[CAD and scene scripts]

— begin —

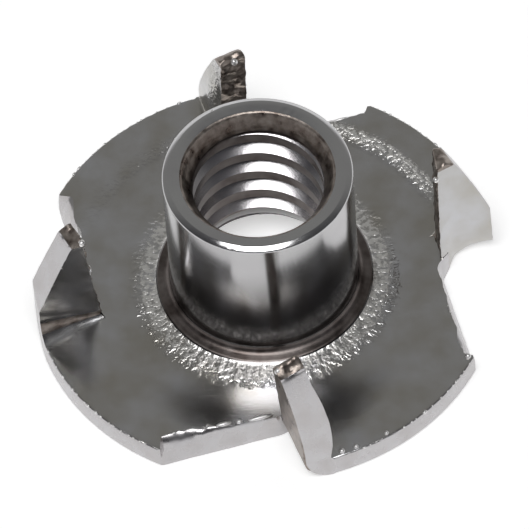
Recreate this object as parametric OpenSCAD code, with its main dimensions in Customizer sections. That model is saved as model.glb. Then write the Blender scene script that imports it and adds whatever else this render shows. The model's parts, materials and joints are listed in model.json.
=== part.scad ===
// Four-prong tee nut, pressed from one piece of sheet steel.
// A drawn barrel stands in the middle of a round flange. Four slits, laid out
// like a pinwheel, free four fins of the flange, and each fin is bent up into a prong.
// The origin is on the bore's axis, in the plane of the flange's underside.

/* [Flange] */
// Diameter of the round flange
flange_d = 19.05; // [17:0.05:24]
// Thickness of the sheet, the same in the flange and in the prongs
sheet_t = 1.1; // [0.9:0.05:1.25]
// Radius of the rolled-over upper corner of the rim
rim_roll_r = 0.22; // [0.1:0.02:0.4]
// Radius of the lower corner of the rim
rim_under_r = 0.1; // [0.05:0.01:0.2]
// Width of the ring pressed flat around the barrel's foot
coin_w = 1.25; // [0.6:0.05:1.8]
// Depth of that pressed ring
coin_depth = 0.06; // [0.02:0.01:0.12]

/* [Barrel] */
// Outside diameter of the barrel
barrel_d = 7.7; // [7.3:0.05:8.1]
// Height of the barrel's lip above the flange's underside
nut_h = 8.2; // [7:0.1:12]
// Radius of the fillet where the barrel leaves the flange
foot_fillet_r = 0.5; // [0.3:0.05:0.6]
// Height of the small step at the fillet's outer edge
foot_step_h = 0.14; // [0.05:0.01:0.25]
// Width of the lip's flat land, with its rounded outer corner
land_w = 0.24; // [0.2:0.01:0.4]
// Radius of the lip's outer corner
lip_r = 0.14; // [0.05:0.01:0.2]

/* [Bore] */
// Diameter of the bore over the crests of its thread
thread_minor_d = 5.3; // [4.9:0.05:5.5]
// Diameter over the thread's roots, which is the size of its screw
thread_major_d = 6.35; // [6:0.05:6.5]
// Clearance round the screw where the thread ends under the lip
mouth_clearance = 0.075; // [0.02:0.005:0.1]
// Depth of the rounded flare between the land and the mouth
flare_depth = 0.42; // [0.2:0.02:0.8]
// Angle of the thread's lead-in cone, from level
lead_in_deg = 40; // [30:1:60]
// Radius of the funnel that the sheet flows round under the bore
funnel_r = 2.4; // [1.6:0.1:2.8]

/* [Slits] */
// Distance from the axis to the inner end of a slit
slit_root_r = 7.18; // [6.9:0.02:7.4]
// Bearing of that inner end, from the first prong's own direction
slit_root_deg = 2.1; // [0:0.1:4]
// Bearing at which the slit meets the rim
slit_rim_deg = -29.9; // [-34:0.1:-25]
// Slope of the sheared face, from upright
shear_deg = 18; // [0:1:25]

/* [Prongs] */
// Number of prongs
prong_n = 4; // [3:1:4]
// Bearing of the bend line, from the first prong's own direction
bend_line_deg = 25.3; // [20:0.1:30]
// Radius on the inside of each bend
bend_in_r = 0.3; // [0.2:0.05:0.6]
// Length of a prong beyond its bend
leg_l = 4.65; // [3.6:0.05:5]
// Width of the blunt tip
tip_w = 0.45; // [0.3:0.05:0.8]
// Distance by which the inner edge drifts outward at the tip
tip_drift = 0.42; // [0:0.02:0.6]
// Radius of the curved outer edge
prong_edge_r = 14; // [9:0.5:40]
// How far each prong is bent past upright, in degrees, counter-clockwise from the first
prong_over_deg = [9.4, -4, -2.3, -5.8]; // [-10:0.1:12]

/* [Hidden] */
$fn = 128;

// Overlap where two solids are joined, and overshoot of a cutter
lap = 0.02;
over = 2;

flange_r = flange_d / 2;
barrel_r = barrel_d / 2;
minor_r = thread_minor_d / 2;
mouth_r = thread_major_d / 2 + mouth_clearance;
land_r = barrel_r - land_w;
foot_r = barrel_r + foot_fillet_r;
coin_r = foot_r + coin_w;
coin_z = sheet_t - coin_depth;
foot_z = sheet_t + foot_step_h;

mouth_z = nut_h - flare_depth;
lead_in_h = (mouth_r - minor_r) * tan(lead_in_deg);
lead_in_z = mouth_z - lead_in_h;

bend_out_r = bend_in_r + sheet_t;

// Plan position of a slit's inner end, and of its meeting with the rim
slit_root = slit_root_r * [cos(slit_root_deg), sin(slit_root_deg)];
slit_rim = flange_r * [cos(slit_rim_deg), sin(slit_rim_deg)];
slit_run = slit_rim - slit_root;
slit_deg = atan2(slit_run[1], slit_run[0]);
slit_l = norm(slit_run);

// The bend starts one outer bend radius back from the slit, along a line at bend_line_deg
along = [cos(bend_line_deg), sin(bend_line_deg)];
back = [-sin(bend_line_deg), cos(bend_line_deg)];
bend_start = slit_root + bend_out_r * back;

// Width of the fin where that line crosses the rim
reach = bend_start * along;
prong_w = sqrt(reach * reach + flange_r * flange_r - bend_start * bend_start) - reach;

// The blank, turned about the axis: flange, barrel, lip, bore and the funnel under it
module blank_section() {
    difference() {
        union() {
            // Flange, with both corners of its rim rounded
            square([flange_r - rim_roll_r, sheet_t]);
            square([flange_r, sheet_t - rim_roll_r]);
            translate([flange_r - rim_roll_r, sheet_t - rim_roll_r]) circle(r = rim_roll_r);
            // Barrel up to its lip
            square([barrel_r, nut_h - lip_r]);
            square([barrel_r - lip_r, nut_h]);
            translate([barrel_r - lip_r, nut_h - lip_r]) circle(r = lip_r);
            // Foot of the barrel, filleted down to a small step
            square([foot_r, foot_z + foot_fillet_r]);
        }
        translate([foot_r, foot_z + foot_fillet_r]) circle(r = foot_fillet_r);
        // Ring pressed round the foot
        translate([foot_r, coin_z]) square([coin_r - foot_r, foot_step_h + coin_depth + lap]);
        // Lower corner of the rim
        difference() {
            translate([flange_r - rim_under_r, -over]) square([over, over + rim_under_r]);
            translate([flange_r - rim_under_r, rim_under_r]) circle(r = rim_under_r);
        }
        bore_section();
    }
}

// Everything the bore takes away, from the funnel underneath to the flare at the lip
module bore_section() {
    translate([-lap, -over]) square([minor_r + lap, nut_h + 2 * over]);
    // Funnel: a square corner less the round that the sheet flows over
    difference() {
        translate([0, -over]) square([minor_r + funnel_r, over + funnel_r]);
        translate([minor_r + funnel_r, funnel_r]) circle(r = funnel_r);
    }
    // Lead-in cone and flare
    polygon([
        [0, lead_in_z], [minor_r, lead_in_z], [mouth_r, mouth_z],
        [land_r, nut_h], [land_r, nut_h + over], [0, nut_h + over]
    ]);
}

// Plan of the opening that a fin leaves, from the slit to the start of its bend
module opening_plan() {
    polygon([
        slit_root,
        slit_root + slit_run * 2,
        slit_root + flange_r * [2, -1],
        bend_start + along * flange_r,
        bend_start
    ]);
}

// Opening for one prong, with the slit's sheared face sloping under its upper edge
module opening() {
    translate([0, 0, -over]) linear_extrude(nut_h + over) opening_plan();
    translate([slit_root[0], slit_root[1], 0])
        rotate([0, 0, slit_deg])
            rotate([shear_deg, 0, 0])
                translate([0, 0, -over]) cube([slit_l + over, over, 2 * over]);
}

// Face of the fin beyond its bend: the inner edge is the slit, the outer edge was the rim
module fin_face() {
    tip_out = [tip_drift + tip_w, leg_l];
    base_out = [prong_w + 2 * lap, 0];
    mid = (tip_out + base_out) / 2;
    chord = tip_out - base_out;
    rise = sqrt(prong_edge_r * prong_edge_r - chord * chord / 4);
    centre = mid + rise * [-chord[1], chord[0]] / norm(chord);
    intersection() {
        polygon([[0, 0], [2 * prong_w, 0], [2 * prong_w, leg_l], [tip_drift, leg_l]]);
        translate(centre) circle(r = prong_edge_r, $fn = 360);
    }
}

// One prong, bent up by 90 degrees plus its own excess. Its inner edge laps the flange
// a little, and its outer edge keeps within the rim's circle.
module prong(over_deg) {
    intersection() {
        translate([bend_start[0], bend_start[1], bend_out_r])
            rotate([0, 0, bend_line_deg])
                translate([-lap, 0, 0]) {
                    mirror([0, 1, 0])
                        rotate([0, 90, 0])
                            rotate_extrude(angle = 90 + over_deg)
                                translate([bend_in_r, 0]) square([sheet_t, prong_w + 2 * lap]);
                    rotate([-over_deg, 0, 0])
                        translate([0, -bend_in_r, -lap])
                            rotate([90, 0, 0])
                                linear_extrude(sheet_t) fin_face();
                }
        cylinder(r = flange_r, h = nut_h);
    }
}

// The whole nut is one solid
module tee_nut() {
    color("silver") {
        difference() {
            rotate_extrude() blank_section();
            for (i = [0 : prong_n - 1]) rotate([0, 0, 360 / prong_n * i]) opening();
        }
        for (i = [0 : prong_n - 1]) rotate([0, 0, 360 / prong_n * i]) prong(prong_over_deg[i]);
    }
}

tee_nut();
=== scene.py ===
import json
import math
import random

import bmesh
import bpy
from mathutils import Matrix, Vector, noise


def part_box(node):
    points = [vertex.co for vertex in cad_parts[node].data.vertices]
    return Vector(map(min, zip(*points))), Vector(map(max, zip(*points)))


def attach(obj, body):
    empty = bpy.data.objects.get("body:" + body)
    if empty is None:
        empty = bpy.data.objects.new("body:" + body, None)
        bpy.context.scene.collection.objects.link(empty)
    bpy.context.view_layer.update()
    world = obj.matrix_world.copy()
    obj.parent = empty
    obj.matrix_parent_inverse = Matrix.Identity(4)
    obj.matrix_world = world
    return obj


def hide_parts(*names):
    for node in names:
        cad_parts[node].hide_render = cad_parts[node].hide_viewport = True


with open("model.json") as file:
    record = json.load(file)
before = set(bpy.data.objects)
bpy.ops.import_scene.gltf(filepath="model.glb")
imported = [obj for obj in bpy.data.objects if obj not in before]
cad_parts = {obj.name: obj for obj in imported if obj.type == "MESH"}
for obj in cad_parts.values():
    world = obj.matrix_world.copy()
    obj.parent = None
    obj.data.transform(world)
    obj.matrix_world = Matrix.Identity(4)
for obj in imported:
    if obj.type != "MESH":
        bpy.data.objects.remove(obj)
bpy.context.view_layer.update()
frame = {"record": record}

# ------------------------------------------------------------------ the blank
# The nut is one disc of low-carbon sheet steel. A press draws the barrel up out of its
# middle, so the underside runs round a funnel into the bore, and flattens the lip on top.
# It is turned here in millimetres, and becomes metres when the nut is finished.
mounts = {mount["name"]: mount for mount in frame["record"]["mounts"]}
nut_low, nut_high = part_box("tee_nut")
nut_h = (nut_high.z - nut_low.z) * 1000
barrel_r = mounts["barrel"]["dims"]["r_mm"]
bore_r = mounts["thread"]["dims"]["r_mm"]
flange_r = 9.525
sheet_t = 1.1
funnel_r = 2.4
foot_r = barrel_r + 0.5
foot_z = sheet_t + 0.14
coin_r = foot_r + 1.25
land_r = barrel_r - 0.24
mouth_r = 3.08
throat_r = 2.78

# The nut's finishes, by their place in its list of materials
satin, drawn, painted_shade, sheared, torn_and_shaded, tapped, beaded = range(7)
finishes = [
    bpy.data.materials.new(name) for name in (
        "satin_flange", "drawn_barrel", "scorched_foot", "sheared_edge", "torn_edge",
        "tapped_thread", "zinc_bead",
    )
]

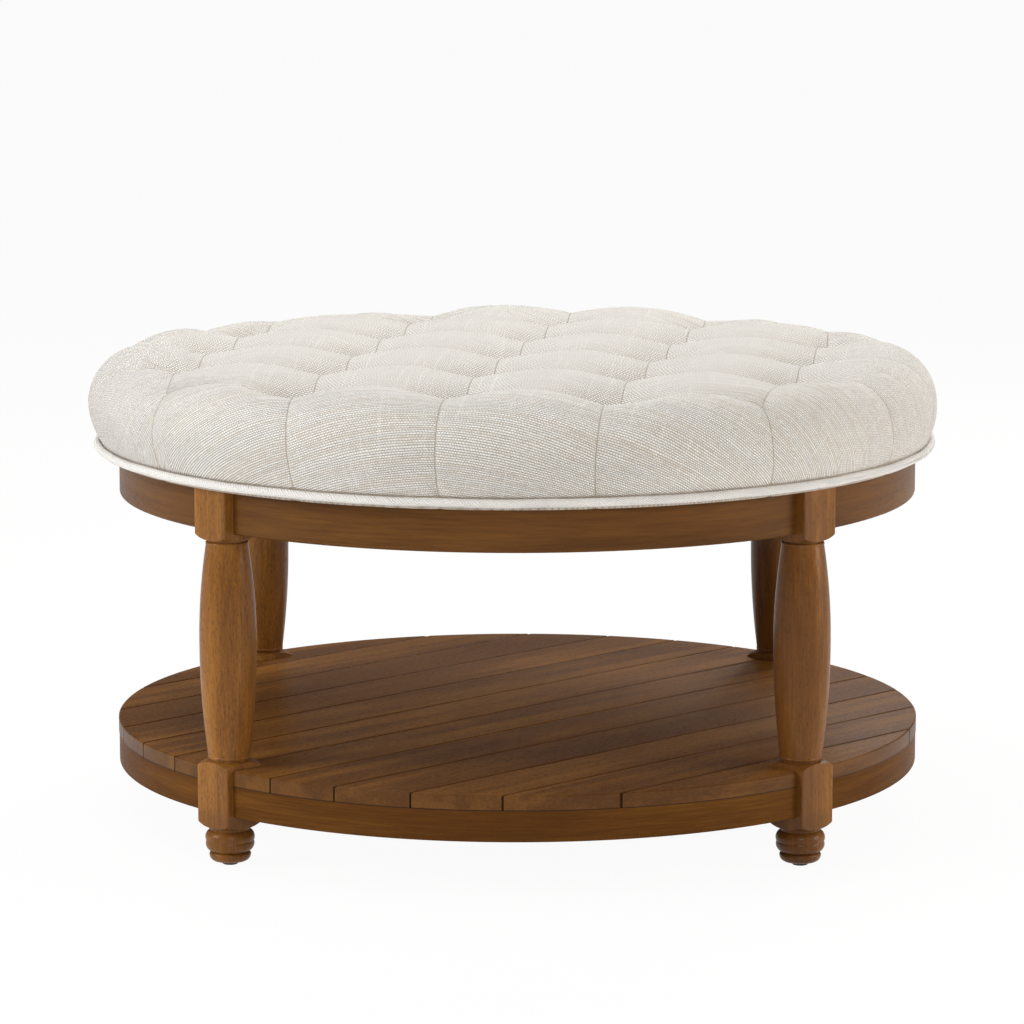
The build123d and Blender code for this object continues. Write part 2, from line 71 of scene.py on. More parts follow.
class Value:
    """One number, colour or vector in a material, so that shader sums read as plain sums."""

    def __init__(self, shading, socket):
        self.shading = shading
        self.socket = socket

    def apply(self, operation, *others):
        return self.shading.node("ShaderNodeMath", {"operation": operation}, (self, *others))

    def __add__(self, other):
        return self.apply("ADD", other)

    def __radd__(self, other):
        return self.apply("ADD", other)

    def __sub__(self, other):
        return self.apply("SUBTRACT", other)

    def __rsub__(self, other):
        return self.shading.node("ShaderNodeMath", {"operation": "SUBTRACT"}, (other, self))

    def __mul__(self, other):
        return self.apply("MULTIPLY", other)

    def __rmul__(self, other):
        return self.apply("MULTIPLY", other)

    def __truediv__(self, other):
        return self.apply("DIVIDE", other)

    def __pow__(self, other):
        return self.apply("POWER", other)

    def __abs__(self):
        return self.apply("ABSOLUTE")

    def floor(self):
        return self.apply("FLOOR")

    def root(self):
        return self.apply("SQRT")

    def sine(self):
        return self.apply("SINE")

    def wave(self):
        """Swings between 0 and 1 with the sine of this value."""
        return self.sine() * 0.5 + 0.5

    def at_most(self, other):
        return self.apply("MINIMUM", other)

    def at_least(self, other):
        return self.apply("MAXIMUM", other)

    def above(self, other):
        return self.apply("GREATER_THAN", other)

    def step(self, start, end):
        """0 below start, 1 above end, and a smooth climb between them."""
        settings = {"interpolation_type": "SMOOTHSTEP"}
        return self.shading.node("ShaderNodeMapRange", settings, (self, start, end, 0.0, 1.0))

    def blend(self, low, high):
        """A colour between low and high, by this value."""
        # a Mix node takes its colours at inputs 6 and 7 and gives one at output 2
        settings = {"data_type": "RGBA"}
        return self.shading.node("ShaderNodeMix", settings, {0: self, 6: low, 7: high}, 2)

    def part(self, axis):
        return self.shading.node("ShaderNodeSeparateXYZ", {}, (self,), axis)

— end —

## Requirements:
Repeat the entries above verbatim, but only from the line that has "laps the flange" down to the line that has "record = json.load(file)", inclusive.

## Output of the task:
// One prong, bent up by 90 degrees plus its own excess. Its inner edge laps the flange
// a little, and its outer edge keeps within the rim's circle.
module prong(over_deg) {
    intersection() {
        translate([bend_start[0], bend_start[1], bend_out_r])
            rotate([0, 0, bend_line_deg])
                translate([-lap, 0, 0]) {
                    mirror([0, 1, 0])
                        rotate([0, 90, 0])
                            rotate_extrude(angle = 90 + over_deg)
                                translate([bend_in_r, 0]) square([sheet_t, prong_w + 2 * lap]);
                    rotate([-over_deg, 0, 0])
                        translate([0, -bend_in_r, -lap])
                            rotate([90, 0, 0])
                                linear_extrude(sheet_t) fin_face();
                }
        cylinder(r = flange_r, h = nut_h);
    }
}

// The whole nut is one solid
module tee_nut() {
    color("silver") {
        difference() {
            rotate_extrude() blank_section();
            for (i = [0 : prong_n - 1]) rotate([0, 0, 360 / prong_n * i]) opening();
        }
        for (i = [0 : prong_n - 1]) rotate([0, 0, 360 / prong_n * i]) prong(prong_over_deg[i]);
    }
}

tee_nut();
=== scene.py ===
import json
import math
import random

import bmesh
import bpy
from mathutils import Matrix, Vector, noise


def part_box(node):
    points = [vertex.co for vertex in cad_parts[node].data.vertices]
    return Vector(map(min, zip(*points))), Vector(map(max, zip(*points)))


def attach(obj, body):
    empty = bpy.data.objects.get("body:" + body)
    if empty is None:
        empty = bpy.data.objects.new("body:" + body, None)
        bpy.context.scene.collection.objects.link(empty)
    bpy.context.view_layer.update()
    world = obj.matrix_world.copy()
    obj.parent = empty
    obj.matrix_parent_inverse = Matrix.Identity(4)
    obj.matrix_world = world
    return obj


def hide_parts(*names):
    for node in names:
        cad_parts[node].hide_render = cad_parts[node].hide_viewport = True


with open("model.json") as file:
    record = json.load(file)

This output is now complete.